> **WORK TO DO**
Quote verbatim the span of lines that begins the listing below and closes with the line containing "return (a**n +".

> **INFORMATION PROVIDED**

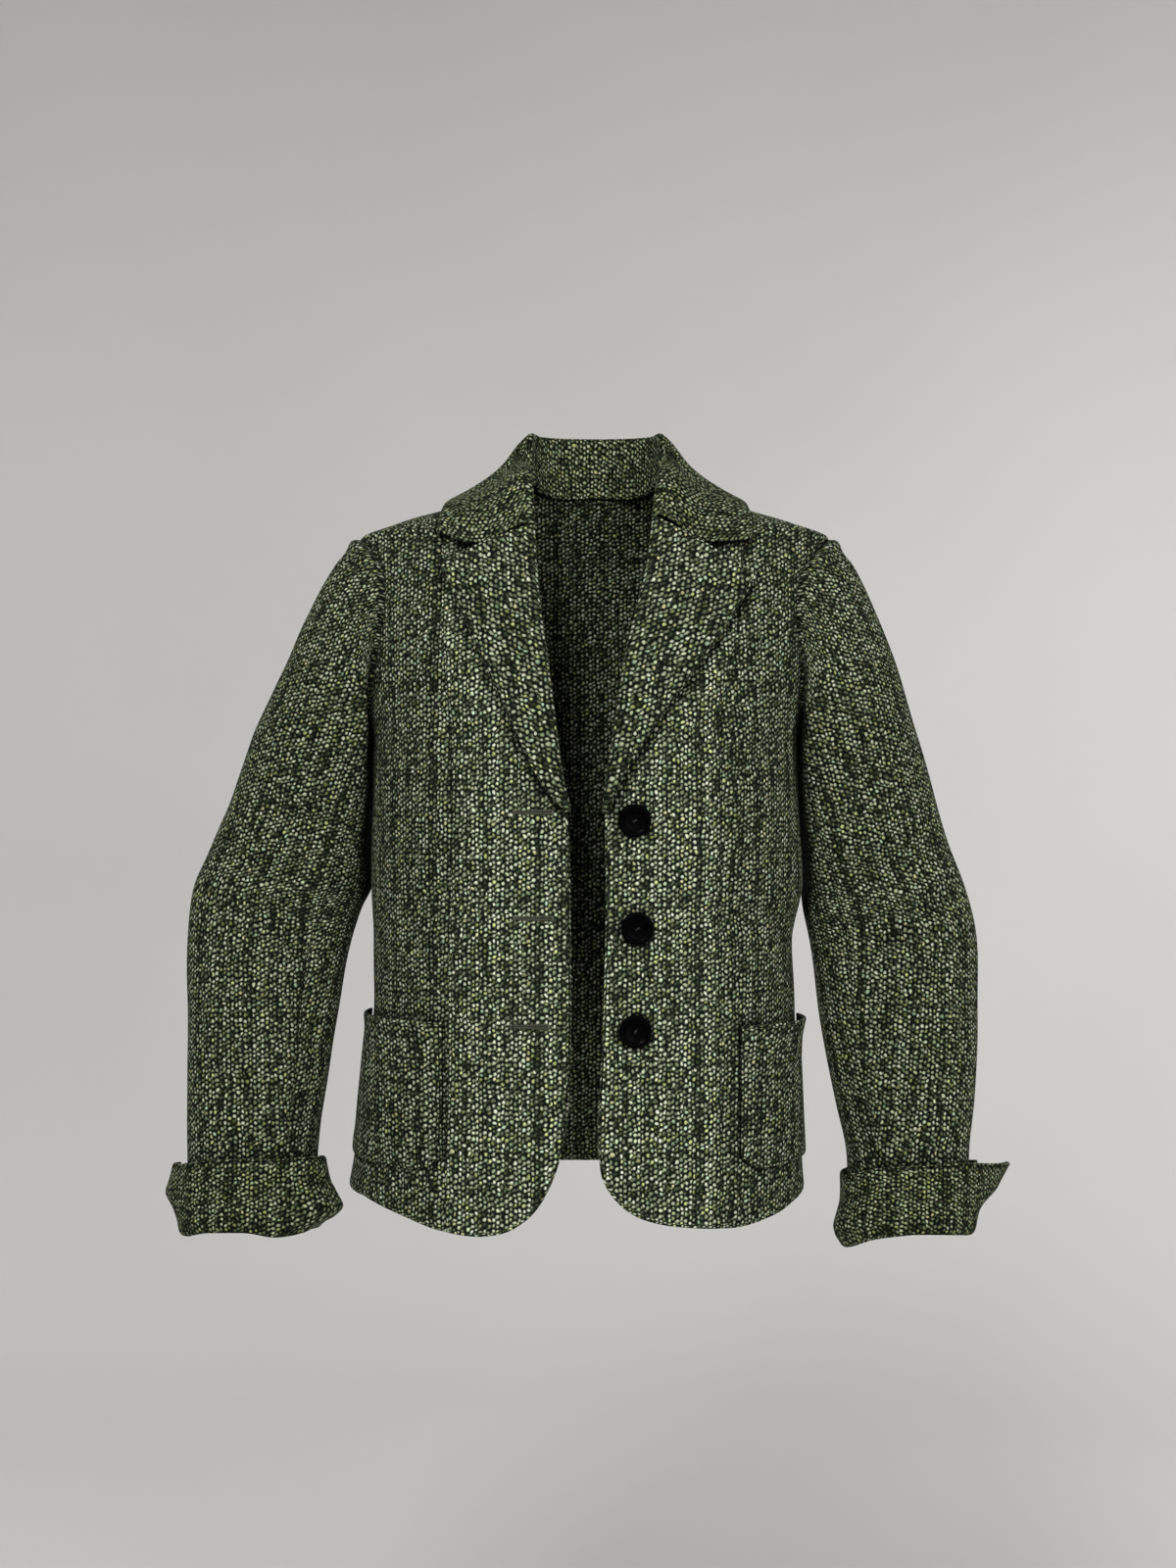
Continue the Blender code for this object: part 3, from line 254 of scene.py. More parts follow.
def lean(p):
    """How far points lie from the body surface, as a share of the section (0 on it)."""
    x, y, z = p[..., 0], p[..., 1], p[..., 2]
    n = np.where(y < 0, FRONT_ROUND, BACK_ROUND)
    depth = np.where(y < 0, section(z, "front"), section(z, "back"))
    a = np.abs(x - section(z, "centre")) / section(z, "half")
    b = np.abs(y) / depth
    return (a**n + b**n + 1e-12) ** (1.0 / n) - 1.0


def slope(p, step=2e-4):
    g = np.zeros_like(p)
    for k in range(3):
        d = np.zeros(3)
        d[k] = step
        g[..., k] = (lean(p + d) - lean(p - d)) / (2 * step)
    return g


def onto(p):
    """Points moved onto the body surface, and the surface's outward direction there."""
    p = np.array(p, float)
    for _ in range(12):
        g = slope(p)
        p = p - g * (lean(p) / np.maximum((g * g).sum(-1), 1e-9))[..., None]
    g = slope(p)
    return p, g / np.linalg.norm(g, axis=-1, keepdims=True)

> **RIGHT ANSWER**
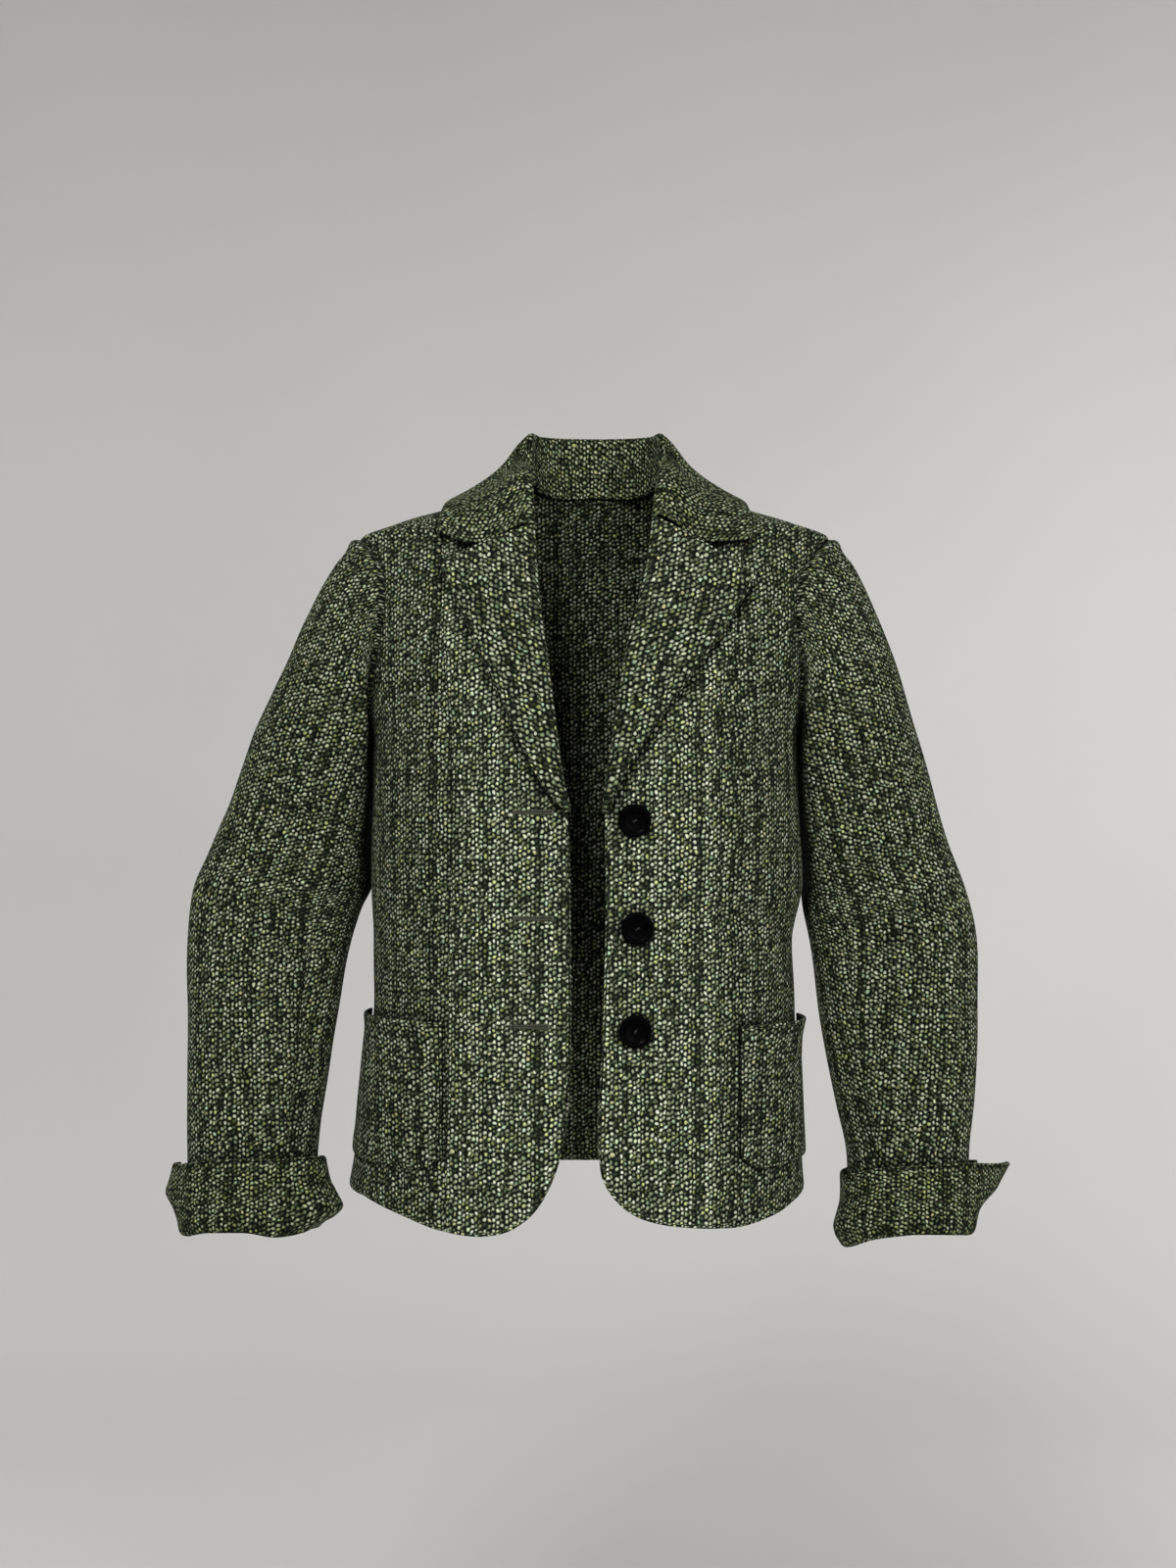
Continue the Blender code for this object: part 3, from line 254 of scene.py. More parts follow.
def lean(p):
    """How far points lie from the body surface, as a share of the section (0 on it)."""
    x, y, z = p[..., 0], p[..., 1], p[..., 2]
    n = np.where(y < 0, FRONT_ROUND, BACK_ROUND)
    depth = np.where(y < 0, section(z, "front"), section(z, "back"))
    a = np.abs(x - section(z, "centre")) / section(z, "half")
    b = np.abs(y) / depth
    return (a**n + b**n + 1e-12) ** (1.0 / n) - 1.0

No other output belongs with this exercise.